Devotional Use: How a Congregation Would See
Seen from nave distance, the picture organizes attention with big, readable forms—the sweep of the cope, the arch, the bright oval of the icon. As worshipers approach for communion, smaller dramas emerge: a glint on a jewel, the tender angle of a wrist, a feather’s edge, the soft shadow at the corner of the Madonna’s mouth. The painting thus serves both proclamation and contemplation: it thunders from afar; it whispers up close.

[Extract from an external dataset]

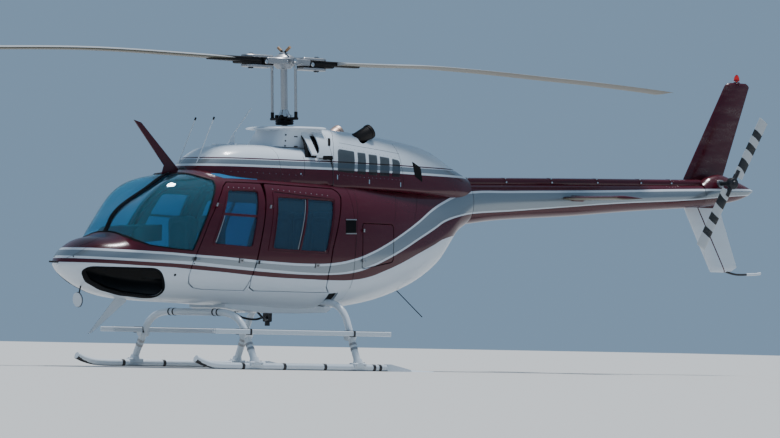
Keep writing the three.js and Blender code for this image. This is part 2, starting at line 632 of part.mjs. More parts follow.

A Template for Later Rubensian Altarpieces
Many later masterpieces are already latent here: heaven opened as a responsive choir; a clear vertical axis of descending grace; a ring of witnesses that model the viewer’s responses; fabric and flesh treated as fellow servants of truth. The confidence of the design foretells the Antwerp altarpieces and the grand Eucharistic cycles. “St. Gregory the Great with Saints” reads like a rehearsal for those later oratorios, already fully musical.
Why the Image Still Speaks
Even outside its original chapel, the canvas carries more than historical interest. It proposes an image of leadership that is not domination but intercession; an image of community that includes warriors and contemplatives without rivalry; an image of art in which images themselves become doors rather than decorations. In a time that often separates the sacred from the civic and the aesthetic from the useful, Rubens offers a persuasive counterexample: a painting can glorify God, teach a city, and delight the senses, all at once.
Conclusion: Intercession Painted as Procession
“St. Gregory the Great with Saints” brings the viewer to the hinge where petition becomes presence. Gregory’s uplifted face, the dove’s bright descent, the icon’s answering gaze, the attending saints’ poise—these elements collaborate like a procession turning a corner into light. The painting’s power lies in that choreography. Rubens makes the invisible traffic of grace visible and touchable, so that anyone standing before the altarpiece can feel included in the prayer it continues to offer.